Warning: This post contains spoilers from Tuesday’s Riverdale premiere.
Rest in peace, Archie Andrews.
Riverdale kicked off Season 6 with a sharp turn towards horror: Tuesday’s premiere introduced us to the town of “Rivervale,” where things were even weirder than usual. Jughead and Tabitha’s new apartment was infested with bugs, and Cheryl and her minions stuck a bunch of creepy dolls on sticks to scare off the rest of the town from getting into the maple syrup business. She threw her own maple harvest festival, where Archie won a bunch of competitions (of course), and that night, he was summoned to Thorn Hill, where Cheryl declared, “A sacrifice has to be made.” Archie was tied up and fitted with an antler crown… and Cheryl stabbed him dead and pulled out his heart to show the other townsfolk, who all seemed happy to see Archie meet his demise. (Oh, and Betty is pregnant with Archie’s baby?!?)
Once we picked our jaws up off the ground, we reached out to Riverdale showrunner Roberto Aguirre-Sacasa, who confirms that, yes, Archie is no more. (At least for the rest of the five-episode event that begins Season 6.) Plus, he sheds some light on how “Rivervale” works and what horror movies and books influenced the premiere — and hints that Archie’s not the only big casualty on tap.
TVLINE | So what are the rules here? Is “Rivervale” an alternate dimension? Is it a dream? Do these episodes have lasting effects for the rest of the series, or is this a one-off event?
No, one of the things that we really worked hard on is to make sure that these five episodes… obviously, we wanted to make them as fun as possible, and we wanted to event-ize them and all that stuff, and we wanted a little bit of a clean slate and a fresh start with these episodes. But it was really important to make sure that they were what we call “in continuity,” meaning that things that happen in Rivervale would continue or echo or speak to the events of Riverdale. Every year, we start very disparate storylines, and we always try to weave them all together, and this year is no exception. I’m not going to speak to alternate universes or dreams or anything like that, but I will say that this is all happening, and we will play as though this is all happening, even beyond the first five episodes.
TVLINE | We pick up with the couples where we left off: Archie’s with Betty, Veronica’s with Reggie, Jughead’s with Tabitha. It seems like there would be some feelings about this, but does the “Rivervale” thing put a pin in all of that and they’ll deal with it later?
You’re right, we do sort of jump into that. I will say that Betty and Veronica, in an upcoming episode, do have a conversation about Betty and Archie, and Archie and Reggie have a conversation about Reggie and Veronica. So those are coming, even though they’re in the middle of the rest of their lives. But we do have those conversations, and we do track that.
TVLINE | The maple harvest festival was giving me big Midsommar vibes. That movie must’ve been a big influence here, right?
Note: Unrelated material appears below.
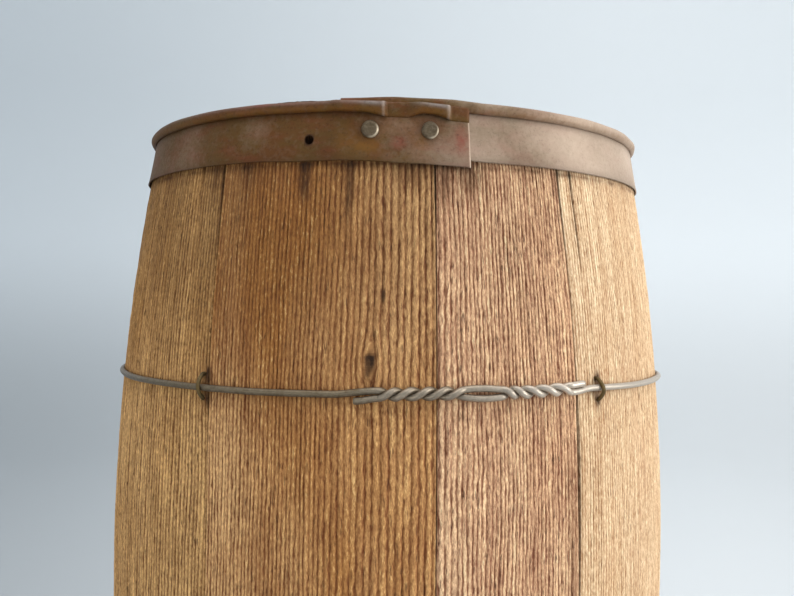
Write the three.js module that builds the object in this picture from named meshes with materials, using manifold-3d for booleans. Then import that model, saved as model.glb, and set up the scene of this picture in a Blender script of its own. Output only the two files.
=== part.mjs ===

Oh, for sure. We all love that. And for me, it even goes back further. One of my favorite movies is The Wicker Man… Everybody who knows me or has seen other stuff I’ve done, they know I love The Wicker Man. They know I love folk horror. I love the Shirley Jackson story “The Lottery.” It’s one of the classic small town stories, and I’d always wanted to do a version of “The Lottery” in Riverdale, because it’s such an iconic American small town where unspeakable things happen. It felt like, “Ooh, this would be really, really great.” We’re always talking about how Archie is sacrificing everything for the good of the town, and we thought, “OK, well, let’s make that literal.”
I also loved Children of the Corn, which is another folk horror movie. So all of those go in there. The great thing about The Wicker Man is this policeman goes to this town and is sort of a little bit sanctimonious, and he goes to an island and they sacrifice him. We loved the idea of Archie, who is such a Dudley Do-Right, he’s always trying to do the best thing and telling everyone how they’re not living up to the expectations of the town, we thought it’d be really, really funny to see the town get their revenge on Archie.
TVLINE | So is Archie really dead for the rest of the five-episode event, or is each episode a self-contained story?
No, they are serialized, so Archie is dead in Episode 2. And I’ll say this: That’s only the start of the body count for Rivervale.